Hello Adora, it's nice to have you here. Can't wait to see pictures of Leo. Let us know when you get your new kitty  Welcome again!


----------



## Adora (May 22, 2003)

catman said:


> Welcome to the Cat Forum Adora!
> 
> you have to change your setting at MSN so the public can see your kitty's picture... :wink:


Sorry about that! Hopefully now you gonna see a picture soon. I need to change my hosting. :?


----------



## Adora (May 22, 2003)

Missne said:


> Hello Adora! Welcome!
> 
> I love your sig...


Thanks, I like it too


----------



## Adora (May 22, 2003)

Leo's pictures are available in "Meet My Kitty" forum, topic name: "My Cat's Pictures."

Here is the link:

http://www.catforum.com/viewtopic.php?t=433


----------



## don (Feb 26, 2003)

What languages do you speak? Any Mandarin?


----------



## Adora (May 22, 2003)

don said:


> What languages do you speak? Any Mandarin?

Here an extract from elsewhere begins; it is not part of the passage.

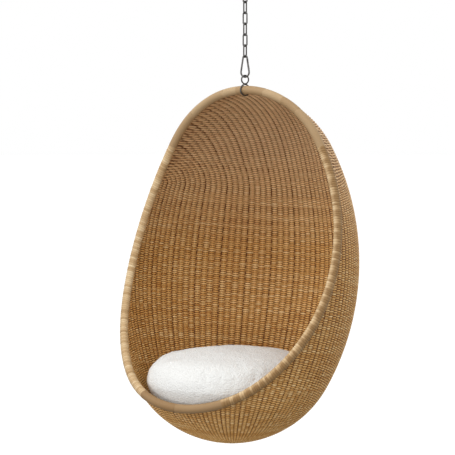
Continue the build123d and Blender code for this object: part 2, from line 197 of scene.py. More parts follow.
class Skins:
    """Gathers tubes of one section into a single mesh with a colour attribute."""

    def __init__(self):
        self.points, self.faces, self.shades = [], [], []
        self.count = 0

    def tube(self, path, normals, half_width, half_height, shades, closed=False, sides=STRAND_SIDES):
        """A tube of oval section: half_width across its path, half_height along the normals."""
        along = np.roll(path, -1, 0) - np.roll(path, 1, 0) if closed else np.gradient(path, axis=0)
        along = unit(along)
        across = unit(np.cross(along, normals))
        out = np.cross(across, along)
        spin = (np.arange(sides) + 0.5) * 2 * pi / sides
        half_width = np.broadcast_to(half_width, len(path))[:, None, None]
        half_height = np.broadcast_to(half_height, len(path))[:, None, None]
        ring = (path[:, None] + across[:, None] * np.cos(spin)[None, :, None] * half_width
                + out[:, None] * np.sin(spin)[None, :, None] * half_height)
        n = len(path)
        rows = np.arange(n if closed else n - 1)
        nxt = (rows + 1) % n
        side = np.arange(sides)
        a = rows[:, None] * sides + side
        b = rows[:, None] * sides + (side + 1) % sides
        c = nxt[:, None] * sides + (side + 1) % sides
        d = nxt[:, None] * sides + side
        quads = np.stack([a, b, c, d], -1).reshape(-1, 4)
        self.faces.append(quads + self.count)
        self.points.append(ring.reshape(-1, 3))
        self.shades.append(np.repeat(shades, sides, axis=0))
        self.count += n * sides

    def build(self, name):
        """The gathered tubes as one mesh object."""
        return mesh_object(name, *(np.concatenate(part) for part in (self.points, self.faces, self.shades)))


def mesh_object(name, points, quads, shades):
    """A smooth mesh object from point and quad arrays, with a colour attribute named shade."""
    mesh = bpy.data.meshes.new(name)
    mesh.vertices.add(len(points))
    mesh.vertices.foreach_set("co", points.astype(np.float32).ravel())
    mesh.loops.add(quads.size)
    mesh.loops.foreach_set("vertex_index", quads.astype(np.int32).ravel())
    mesh.polygons.add(len(quads))
    mesh.polygons.foreach_set("loop_start", np.arange(0, quads.size, 4, dtype=np.int32))
    mesh.polygons.foreach_set("loop_total", np.full(len(quads), 4, np.int32))
    mesh.update(calc_edges=True)
    mesh.polygons.foreach_set("use_smooth", np.ones(len(quads), bool))
    layer = mesh.color_attributes.new("shade", "FLOAT_COLOR", "POINT")
    layer.data.foreach_set("color", shades.astype(np.float32).ravel())
    obj = bpy.data.objects.new(name, mesh)
    bpy.context.scene.collection.objects.link(obj)
    return obj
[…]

I speak five languages, however, Mandarin is not one of them


----------



## don (Feb 26, 2003)

baka mitai da yo ne 


Do you recognize what language this is? (I hope it is nothing offensive)

Which five?

Nosy Don


----------



## Tiber (May 17, 2003)

well if its japanese, baka means stupid! :lol:


----------



## don (Feb 26, 2003)

I think that if it was japanese it would be written in japanese


----------